## Start ROWS
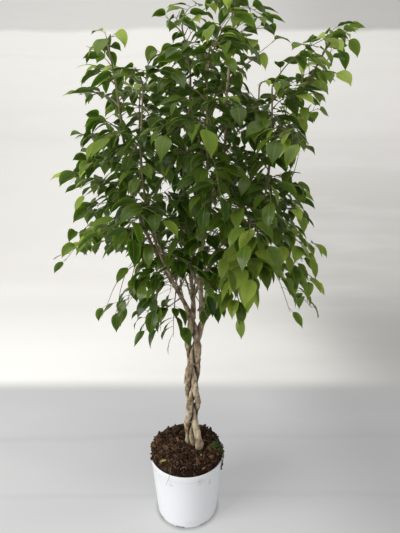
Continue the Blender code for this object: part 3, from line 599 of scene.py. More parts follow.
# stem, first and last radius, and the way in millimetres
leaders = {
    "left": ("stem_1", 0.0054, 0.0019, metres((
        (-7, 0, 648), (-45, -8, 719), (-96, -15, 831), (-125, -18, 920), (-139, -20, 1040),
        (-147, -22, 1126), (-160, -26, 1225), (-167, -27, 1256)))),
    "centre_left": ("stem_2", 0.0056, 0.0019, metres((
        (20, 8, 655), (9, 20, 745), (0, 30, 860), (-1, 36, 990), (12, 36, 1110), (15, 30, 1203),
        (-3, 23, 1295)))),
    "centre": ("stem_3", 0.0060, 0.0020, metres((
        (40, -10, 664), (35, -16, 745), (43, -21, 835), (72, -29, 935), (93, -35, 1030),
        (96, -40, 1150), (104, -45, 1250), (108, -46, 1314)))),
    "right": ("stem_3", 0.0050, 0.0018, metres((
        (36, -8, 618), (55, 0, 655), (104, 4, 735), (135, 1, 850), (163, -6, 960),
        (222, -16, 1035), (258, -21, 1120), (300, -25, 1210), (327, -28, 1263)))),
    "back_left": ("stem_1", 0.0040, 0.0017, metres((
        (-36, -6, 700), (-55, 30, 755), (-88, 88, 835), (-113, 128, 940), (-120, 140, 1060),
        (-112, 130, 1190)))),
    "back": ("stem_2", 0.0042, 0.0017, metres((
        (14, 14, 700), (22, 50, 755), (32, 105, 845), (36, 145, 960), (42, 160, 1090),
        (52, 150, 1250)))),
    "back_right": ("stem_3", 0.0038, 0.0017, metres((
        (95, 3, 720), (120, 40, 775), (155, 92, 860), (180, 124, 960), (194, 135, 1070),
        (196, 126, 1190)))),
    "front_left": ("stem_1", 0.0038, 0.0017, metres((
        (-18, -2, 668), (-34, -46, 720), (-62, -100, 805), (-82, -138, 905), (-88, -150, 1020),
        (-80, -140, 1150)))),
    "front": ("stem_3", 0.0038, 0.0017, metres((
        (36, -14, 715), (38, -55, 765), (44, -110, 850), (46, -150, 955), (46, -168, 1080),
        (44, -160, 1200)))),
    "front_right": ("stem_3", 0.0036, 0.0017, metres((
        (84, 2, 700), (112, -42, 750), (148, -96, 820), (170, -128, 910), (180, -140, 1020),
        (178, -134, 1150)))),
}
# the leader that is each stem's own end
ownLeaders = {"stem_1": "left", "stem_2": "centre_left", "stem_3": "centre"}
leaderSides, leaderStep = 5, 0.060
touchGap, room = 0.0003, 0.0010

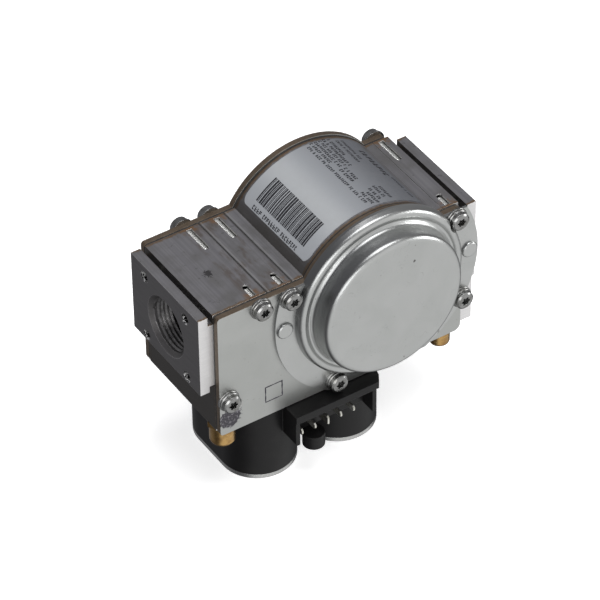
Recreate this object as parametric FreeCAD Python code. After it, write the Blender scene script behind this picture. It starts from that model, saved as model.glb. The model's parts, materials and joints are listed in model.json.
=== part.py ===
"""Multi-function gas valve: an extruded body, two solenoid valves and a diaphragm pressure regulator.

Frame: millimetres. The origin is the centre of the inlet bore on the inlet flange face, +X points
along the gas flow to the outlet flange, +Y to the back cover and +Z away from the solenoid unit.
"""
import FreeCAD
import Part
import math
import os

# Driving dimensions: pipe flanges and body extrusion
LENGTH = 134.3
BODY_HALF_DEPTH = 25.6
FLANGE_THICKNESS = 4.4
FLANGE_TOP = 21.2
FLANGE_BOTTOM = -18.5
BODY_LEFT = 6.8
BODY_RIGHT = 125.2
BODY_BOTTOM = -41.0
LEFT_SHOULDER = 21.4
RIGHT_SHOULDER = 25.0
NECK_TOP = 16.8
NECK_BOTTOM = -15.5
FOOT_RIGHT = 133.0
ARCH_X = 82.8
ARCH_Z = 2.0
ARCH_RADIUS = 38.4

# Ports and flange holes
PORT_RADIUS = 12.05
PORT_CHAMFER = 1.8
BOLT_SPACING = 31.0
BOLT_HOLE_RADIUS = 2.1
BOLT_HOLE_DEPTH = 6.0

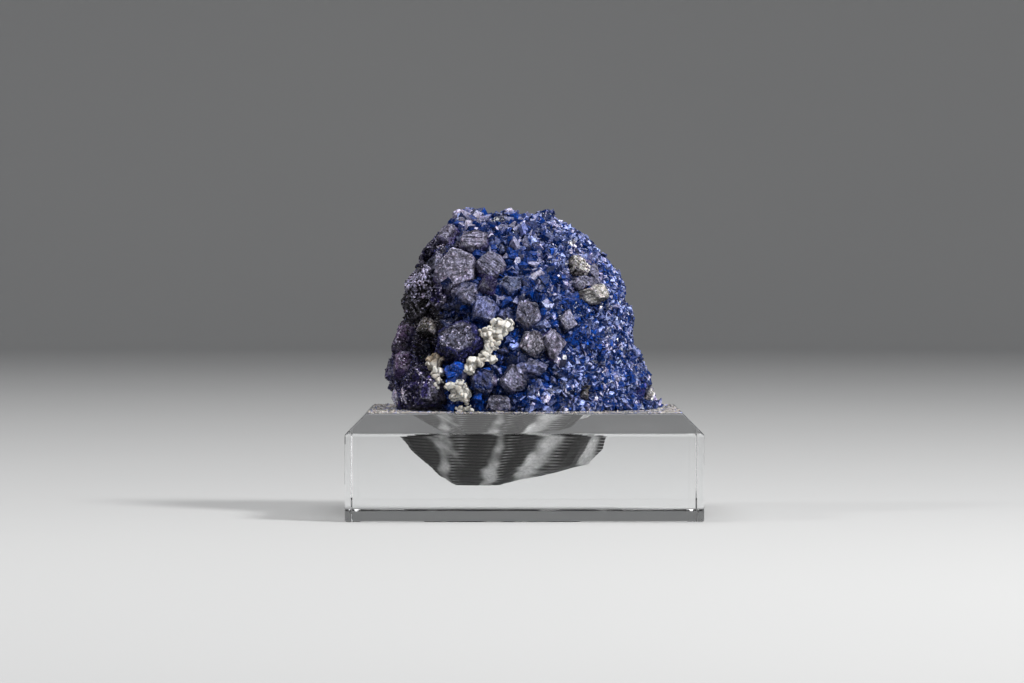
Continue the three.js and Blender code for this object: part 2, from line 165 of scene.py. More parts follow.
## End ROWS
PROBLEM: From the data above, extract every line in its exact form.

THE ANSWER:
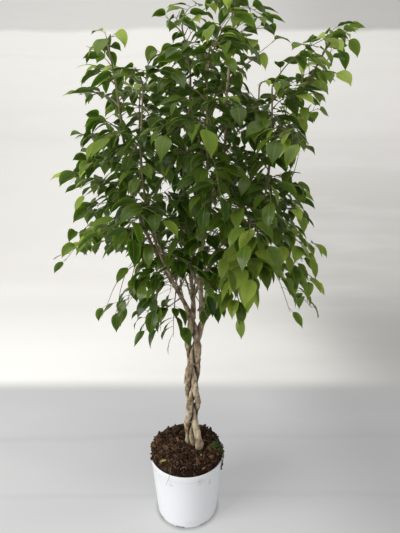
Continue the Blender code for this object: part 3, from line 599 of scene.py. More parts follow.
# stem, first and last radius, and the way in millimetres
leaders = {
    "left": ("stem_1", 0.0054, 0.0019, metres((
        (-7, 0, 648), (-45, -8, 719), (-96, -15, 831), (-125, -18, 920), (-139, -20, 1040),
        (-147, -22, 1126), (-160, -26, 1225), (-167, -27, 1256)))),
    "centre_left": ("stem_2", 0.0056, 0.0019, metres((
        (20, 8, 655), (9, 20, 745), (0, 30, 860), (-1, 36, 990), (12, 36, 1110), (15, 30, 1203),
        (-3, 23, 1295)))),
    "centre": ("stem_3", 0.0060, 0.0020, metres((
        (40, -10, 664), (35, -16, 745), (43, -21, 835), (72, -29, 935), (93, -35, 1030),
        (96, -40, 1150), (104, -45, 1250), (108, -46, 1314)))),
    "right": ("stem_3", 0.0050, 0.0018, metres((
        (36, -8, 618), (55, 0, 655), (104, 4, 735), (135, 1, 850), (163, -6, 960),
        (222, -16, 1035), (258, -21, 1120), (300, -25, 1210), (327, -28, 1263)))),
    "back_left": ("stem_1", 0.0040, 0.0017, metres((
        (-36, -6, 700), (-55, 30, 755), (-88, 88, 835), (-113, 128, 940), (-120, 140, 1060),
        (-112, 130, 1190)))),
    "back": ("stem_2", 0.0042, 0.0017, metres((
        (14, 14, 700), (22, 50, 755), (32, 105, 845), (36, 145, 960), (42, 160, 1090),
        (52, 150, 1250)))),
    "back_right": ("stem_3", 0.0038, 0.0017, metres((
        (95, 3, 720), (120, 40, 775), (155, 92, 860), (180, 124, 960), (194, 135, 1070),
        (196, 126, 1190)))),
    "front_left": ("stem_1", 0.0038, 0.0017, metres((
        (-18, -2, 668), (-34, -46, 720), (-62, -100, 805), (-82, -138, 905), (-88, -150, 1020),
        (-80, -140, 1150)))),
    "front": ("stem_3", 0.0038, 0.0017, metres((
        (36, -14, 715), (38, -55, 765), (44, -110, 850), (46, -150, 955), (46, -168, 1080),
        (44, -160, 1200)))),
    "front_right": ("stem_3", 0.0036, 0.0017, metres((
        (84, 2, 700), (112, -42, 750), (148, -96, 820), (170, -128, 910), (180, -140, 1020),
        (178, -134, 1150)))),
}
# the leader that is each stem's own end
ownLeaders = {"stem_1": "left", "stem_2": "centre_left", "stem_3": "centre"}
leaderSides, leaderStep = 5, 0.060
touchGap, room = 0.0003, 0.0010

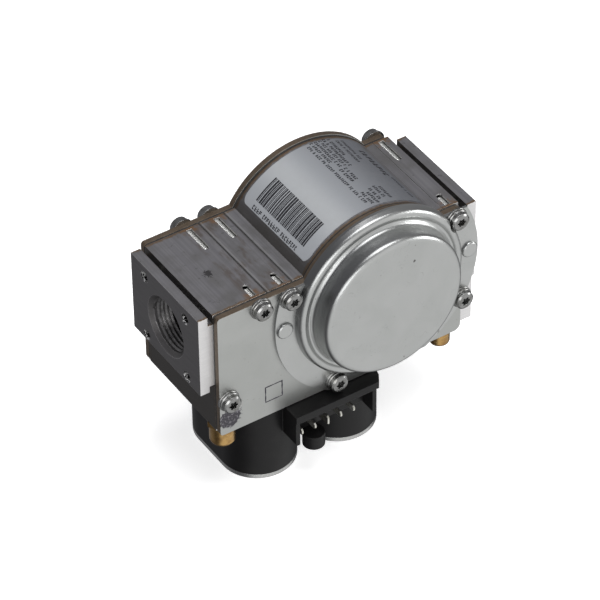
Recreate this object as parametric FreeCAD Python code. After it, write the Blender scene script behind this picture. It starts from that model, saved as model.glb. The model's parts, materials and joints are listed in model.json.
=== part.py ===
"""Multi-function gas valve: an extruded body, two solenoid valves and a diaphragm pressure regulator.

Frame: millimetres. The origin is the centre of the inlet bore on the inlet flange face, +X points
along the gas flow to the outlet flange, +Y to the back cover and +Z away from the solenoid unit.
"""
import FreeCAD
import Part
import math
import os

# Driving dimensions: pipe flanges and body extrusion
LENGTH = 134.3
BODY_HALF_DEPTH = 25.6
FLANGE_THICKNESS = 4.4
FLANGE_TOP = 21.2
FLANGE_BOTTOM = -18.5
BODY_LEFT = 6.8
BODY_RIGHT = 125.2
BODY_BOTTOM = -41.0
LEFT_SHOULDER = 21.4
RIGHT_SHOULDER = 25.0
NECK_TOP = 16.8
NECK_BOTTOM = -15.5
FOOT_RIGHT = 133.0
ARCH_X = 82.8
ARCH_Z = 2.0
ARCH_RADIUS = 38.4

# Ports and flange holes
PORT_RADIUS = 12.05
PORT_CHAMFER = 1.8
BOLT_SPACING = 31.0
BOLT_HOLE_RADIUS = 2.1
BOLT_HOLE_DEPTH = 6.0

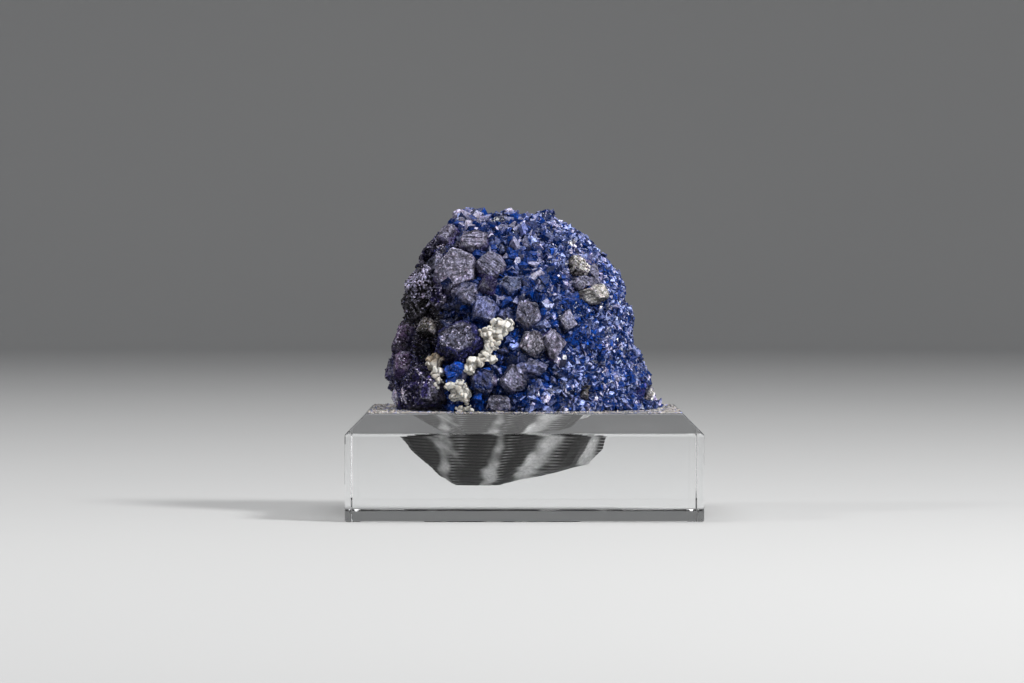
Continue the three.js and Blender code for this object: part 2, from line 165 of scene.py. More parts follow.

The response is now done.